Experts have long argued that prisoners should be located within a reasonable distance of their families so they can keep connections with their children. Encouraging those connections benefits the criminal justice system by reducing the odds that a prisoner will end up back in prison after she is released. The location of the Aliceville prison works against these goals.[…]
The federal Bureau of Prisons says the Aliceville prison is needed because federal secure prisons for women, holding around 5,800 prisoners, are 55 percent over capacity. The new facility, it says, will reduce overcrowding by almost half, putting the secure prisons at 31 percent over capacity — still twice as high as the bureau’s target.
But from what experts know, many female prisoners do not need to be incarcerated to protect public safety. It would be more sensible to place more of them in community-based facilities near their families and provide treatment for drug abuse and mental health problems for those who need it, as well as education and job training.

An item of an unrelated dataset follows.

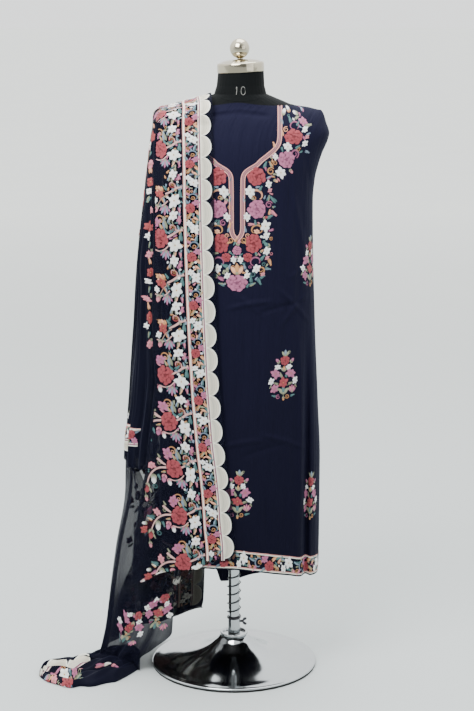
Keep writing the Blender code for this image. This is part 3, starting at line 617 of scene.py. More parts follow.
def mesh_from(name, points, faces, material, flat, colours=None):
    """A smooth mesh object from arrays of points and four-cornered faces."""
    mesh = bpy.data.meshes.new(name)
    mesh.vertices.add(len(points))
    mesh.vertices.foreach_set("co", np.asarray(points, dtype=np.float32).ravel())
    mesh.loops.add(faces.size)
    mesh.loops.foreach_set("vertex_index", faces.astype(np.int32).ravel())
    mesh.polygons.add(len(faces))
    mesh.polygons.foreach_set("loop_start", np.arange(0, faces.size, 4, dtype=np.int32))
    mesh.update(calc_edges=True)
    mesh.validate()
    mesh.shade_smooth()
    layer = mesh.uv_layers.new(name="metres")
    layer.data.foreach_set("uv", flat[faces.ravel()].astype(np.float32).ravel())
    if colours is not None:
        layer = mesh.color_attributes.new("thread", "FLOAT_COLOR", "POINT")
        layer.data.foreach_set("color", colours.astype(np.float32).ravel())
    mesh.materials.append(material)
    obj = bpy.data.objects.new(name, mesh)
    bpy.context.scene.collection.objects.link(obj)
    return obj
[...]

The Times links to a 2010 ABA Resolution, which, among other things, recommended that to the extent practicable, prisoners be assigned “to a facility located within a reasonable distance from the prisoner’s family or usual residence.” Also, Amy Fetting at the ACLU’s National Prison Project offered these observations in response to the editorial:
Decades of research demonstrates the success of policies that keep prisoners near their homes – and for women especially, concern for their children is most often cited as a prime motivator for successful rehabilitation.

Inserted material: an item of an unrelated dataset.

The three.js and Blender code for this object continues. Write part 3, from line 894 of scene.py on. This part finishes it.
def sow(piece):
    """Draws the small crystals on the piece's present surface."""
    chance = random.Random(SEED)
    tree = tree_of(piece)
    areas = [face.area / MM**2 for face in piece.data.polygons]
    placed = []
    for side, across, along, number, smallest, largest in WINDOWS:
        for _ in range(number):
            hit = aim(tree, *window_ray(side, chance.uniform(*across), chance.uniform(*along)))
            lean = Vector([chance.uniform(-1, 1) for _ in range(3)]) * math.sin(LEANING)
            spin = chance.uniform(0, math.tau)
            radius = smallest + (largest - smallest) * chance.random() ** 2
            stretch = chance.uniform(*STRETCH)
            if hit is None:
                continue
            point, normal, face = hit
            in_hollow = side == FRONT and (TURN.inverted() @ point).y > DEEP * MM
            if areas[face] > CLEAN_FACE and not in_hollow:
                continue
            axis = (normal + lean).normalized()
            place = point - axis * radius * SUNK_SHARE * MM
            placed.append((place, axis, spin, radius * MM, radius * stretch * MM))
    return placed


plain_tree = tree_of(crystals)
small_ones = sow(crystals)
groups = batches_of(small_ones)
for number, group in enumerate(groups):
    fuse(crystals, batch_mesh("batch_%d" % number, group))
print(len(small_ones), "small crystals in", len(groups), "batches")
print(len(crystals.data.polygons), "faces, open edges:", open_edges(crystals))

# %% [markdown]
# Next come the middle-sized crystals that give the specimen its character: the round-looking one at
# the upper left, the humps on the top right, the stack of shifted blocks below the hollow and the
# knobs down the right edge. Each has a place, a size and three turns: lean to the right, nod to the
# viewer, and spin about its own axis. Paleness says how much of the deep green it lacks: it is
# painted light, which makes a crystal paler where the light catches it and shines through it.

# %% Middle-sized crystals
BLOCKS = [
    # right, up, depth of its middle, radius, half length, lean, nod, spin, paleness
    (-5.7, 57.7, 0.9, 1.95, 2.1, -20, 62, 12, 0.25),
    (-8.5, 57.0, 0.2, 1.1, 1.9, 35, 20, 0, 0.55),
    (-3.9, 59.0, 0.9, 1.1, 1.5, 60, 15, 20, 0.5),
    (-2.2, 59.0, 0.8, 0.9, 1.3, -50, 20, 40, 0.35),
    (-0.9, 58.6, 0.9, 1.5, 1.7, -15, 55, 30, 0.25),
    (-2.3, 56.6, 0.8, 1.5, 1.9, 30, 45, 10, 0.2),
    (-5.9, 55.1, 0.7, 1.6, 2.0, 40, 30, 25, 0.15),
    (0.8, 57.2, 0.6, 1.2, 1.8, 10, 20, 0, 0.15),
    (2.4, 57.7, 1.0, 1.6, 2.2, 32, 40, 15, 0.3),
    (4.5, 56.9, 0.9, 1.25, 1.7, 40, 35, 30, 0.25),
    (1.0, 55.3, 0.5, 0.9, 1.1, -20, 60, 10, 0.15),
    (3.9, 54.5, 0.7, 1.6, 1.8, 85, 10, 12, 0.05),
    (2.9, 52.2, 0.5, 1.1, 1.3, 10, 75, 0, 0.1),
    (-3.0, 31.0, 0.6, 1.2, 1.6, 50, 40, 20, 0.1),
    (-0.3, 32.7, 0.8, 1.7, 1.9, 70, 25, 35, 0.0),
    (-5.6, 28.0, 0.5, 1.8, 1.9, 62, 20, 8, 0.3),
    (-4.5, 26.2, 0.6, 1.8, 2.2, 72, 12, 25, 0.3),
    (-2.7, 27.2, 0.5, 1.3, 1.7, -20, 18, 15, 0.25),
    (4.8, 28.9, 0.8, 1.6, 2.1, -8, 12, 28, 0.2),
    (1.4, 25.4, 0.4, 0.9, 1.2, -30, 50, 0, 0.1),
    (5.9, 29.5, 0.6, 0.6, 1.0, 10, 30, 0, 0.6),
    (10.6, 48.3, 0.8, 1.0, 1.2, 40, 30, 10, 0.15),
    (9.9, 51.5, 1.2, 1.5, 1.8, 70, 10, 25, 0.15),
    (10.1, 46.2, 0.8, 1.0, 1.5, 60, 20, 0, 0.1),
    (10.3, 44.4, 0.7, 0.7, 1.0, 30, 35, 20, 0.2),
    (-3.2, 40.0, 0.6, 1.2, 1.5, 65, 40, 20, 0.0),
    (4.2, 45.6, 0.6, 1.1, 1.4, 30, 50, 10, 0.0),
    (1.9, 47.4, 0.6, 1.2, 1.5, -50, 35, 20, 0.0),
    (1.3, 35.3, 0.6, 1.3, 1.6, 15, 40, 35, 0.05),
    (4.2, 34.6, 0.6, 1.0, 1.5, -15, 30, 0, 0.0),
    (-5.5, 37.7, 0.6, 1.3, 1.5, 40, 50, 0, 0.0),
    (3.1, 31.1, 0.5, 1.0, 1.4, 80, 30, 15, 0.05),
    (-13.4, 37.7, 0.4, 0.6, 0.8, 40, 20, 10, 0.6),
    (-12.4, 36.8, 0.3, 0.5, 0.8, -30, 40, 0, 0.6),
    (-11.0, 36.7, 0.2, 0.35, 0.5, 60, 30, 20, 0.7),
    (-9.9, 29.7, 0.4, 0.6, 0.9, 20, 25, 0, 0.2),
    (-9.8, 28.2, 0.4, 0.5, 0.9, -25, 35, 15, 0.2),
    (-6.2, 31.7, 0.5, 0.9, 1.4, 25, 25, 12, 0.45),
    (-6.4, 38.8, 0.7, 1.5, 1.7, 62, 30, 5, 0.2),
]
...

But visits to remote Aliceville by most prisoners’ family members and children will be difficult, if not impossible. And the increased recidivism and negative effects this will have on the women prisoners, their children, and the community will be devastating.
Finally, on the issue of female prisoners serving their sentences in the community is the practical unavailability of a halfway house (a.k.a., Residential Reentry Center) bed space. The Bureau of Prisons purports to consider otherwise qualified prisoners serving relatively short sentences for direct halfway house placement. In reality, however, pre-release prisoners (i.e., those who have served time at a ‘standard’ correctional institution and are readying for re-entry) enjoy a priority for halfway house bed space, which makes direct placement virtually unobtainable in many, if not most, districts. According to evidence gathered in the course of the widespread litigation that followed the BOP’s unlawful 2002 halfway house rule change, which was ultimately undone by the Second Chance Act, this impacts females prisoners disproportionately. At that time, a hearing before U.S. District Judge Ellen Huvelle (D.-D.C.) established that 45 of 132 individuals (34%) affected by the direct placement rule change were women, who accounted for roughly seven percent of the total federal prisoner population. Culter v. United States, 241 F.Supp.2d 19 (D.D.C. 2003). In other words, the evidence indicated that courts were more apt to recommend female prisoners serve their sentences in the community, an option that is now largely foreclosed. Instead, there are 1,500 new beds at a secure facility in rural Alabama.